Mme Christiane Demontès. Nous soutiendrons cet amendement du groupe CRC-SPG, mais je voudrais répondre à M. le secrétaire d’État, au-delà de la seule question du recours aux opérateurs privés.
Je voudrais faire part d’une expérience qui nous a été relatée dans le cadre d’un déplacement dans l’agglomération lyonnaise, que je connais bien, de la mission « jeunes » mise en place par le Sénat. Nous avons constaté que les opérateurs privés qui avaient été désignés pour aider les jeunes des quartiers dits « sensibles » de nos territoires à accéder à l’emploi rencontraient beaucoup de difficultés et avaient été obligés de s’implanter en dehors des zones sensibles, et ce non par la faute du service public que constituent Pôle emploi et les missions locales mais parce que les jeunes n’y croyaient pas beaucoup. On ne peut donc faire reproche aux missions locales de ne pas avoir accepté de collaborer et de travailler avec ces opérateurs privés. Aussi, il faut arrêter de dire que des opérateurs privés pourront faire ce que le service public ne peut pas faire, car tout cela est très complexe, les jeunes concernés étant éloignés à la fois de l’emploi et de l’insertion sociale. Un travail d’accompagnement doit être mené, pas à pas, petit à petit, dans la proximité, et non par des gens qui « débarquent » dans les quartiers sensibles sans rien connaître des situations locales.
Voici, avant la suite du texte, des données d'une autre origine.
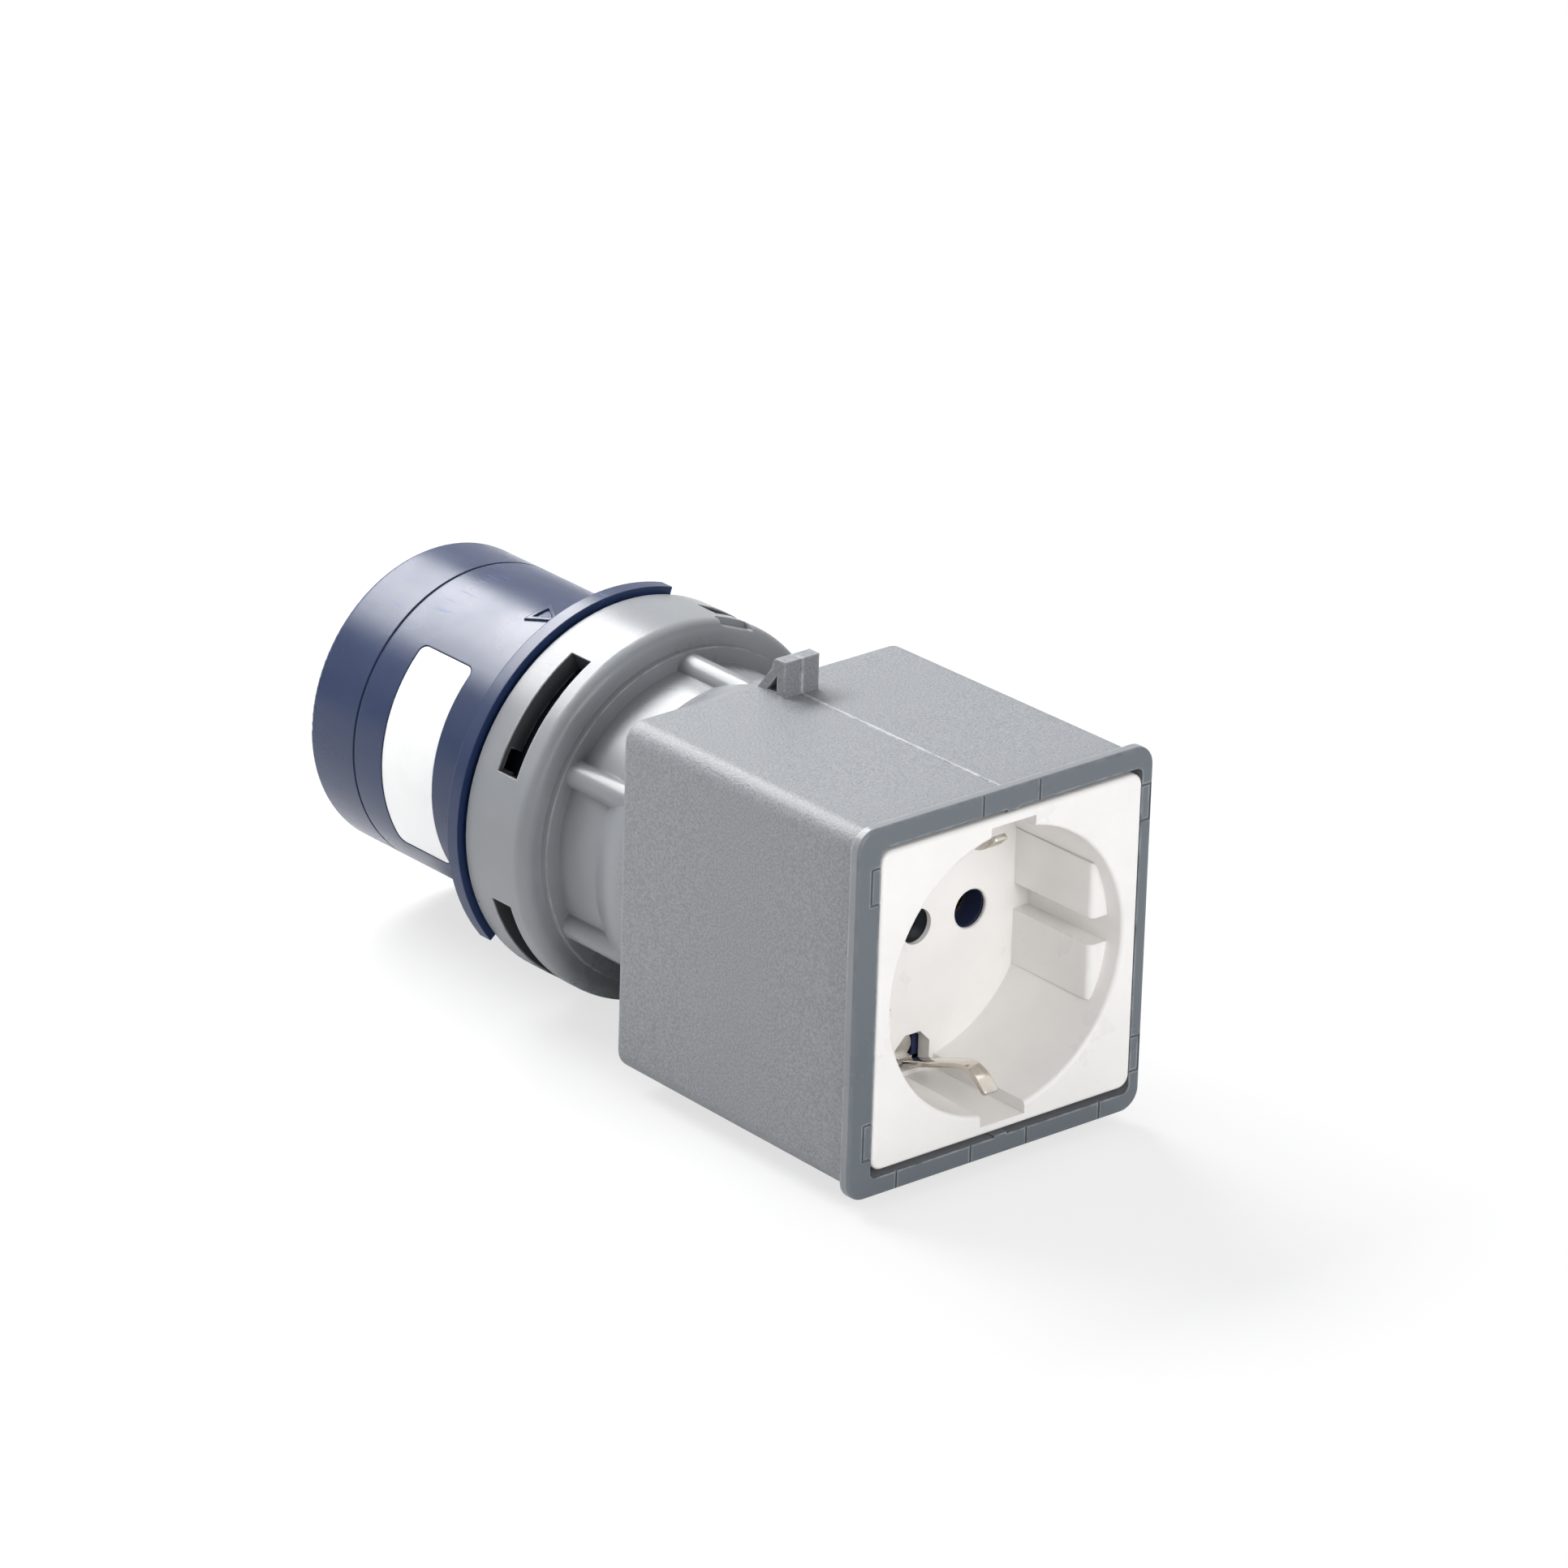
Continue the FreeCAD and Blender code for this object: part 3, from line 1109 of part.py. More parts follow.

Je tenais à apporter ce témoignage. Ce n’est effectivement pas en permettant l’entrée des opérateurs privés sur ce que vous appelez le « marché de l’insertion » que l’on réglera le problème de l’accès à l’emploi des jeunes et de leur insertion sociale et professionnelle. (Applaudissements sur les travées du groupe socialiste.)
M. le président. La parole est à M. Claude Jeannerot, pour explication de vote.
M. Claude Jeannerot. Comme vient de l’expliquer ma collègue Christiane Demontès, nous soutiendrons cet amendement présenté par nos collègues du groupe CRC-SPG, non pas seulement pour des motifs idéologiques, que nous partageons bien entendu, mais en raison même du mode opératoire proposé, qui, à bien des titres, ne nous paraît guère acceptable. Je m’explique.
S’agissant d’idéologie, vous avez choisi, depuis longtemps, de retirer au service public de l’emploi le monopole du placement. D’une certaine manière, sur ce plan, la messe est dite, et les dispositions que vous prenez aujourd’hui sont cohérentes avec cette position.
En revanche, confier au représentant de l’État en région la responsabilité de conduire des conventions à titre expérimental me paraît affaiblir Pôle emploi, que vous avez investi de missions particulières. Si vous voulez vraiment aider Pôle emploi dans sa mission de service public – Pôle emploi demeurant, sauf erreur de ma part, la composante majeure du service public de l’emploi –, alors laissez-le agir et s’organiser sur les territoires, sans faire intervenir le préfet représentant de l’État ! Cette intervention va affaiblir le service public de l’emploi et n’apportera, en tout cas, aucune valeur ajoutée ; soyez-en sûrs.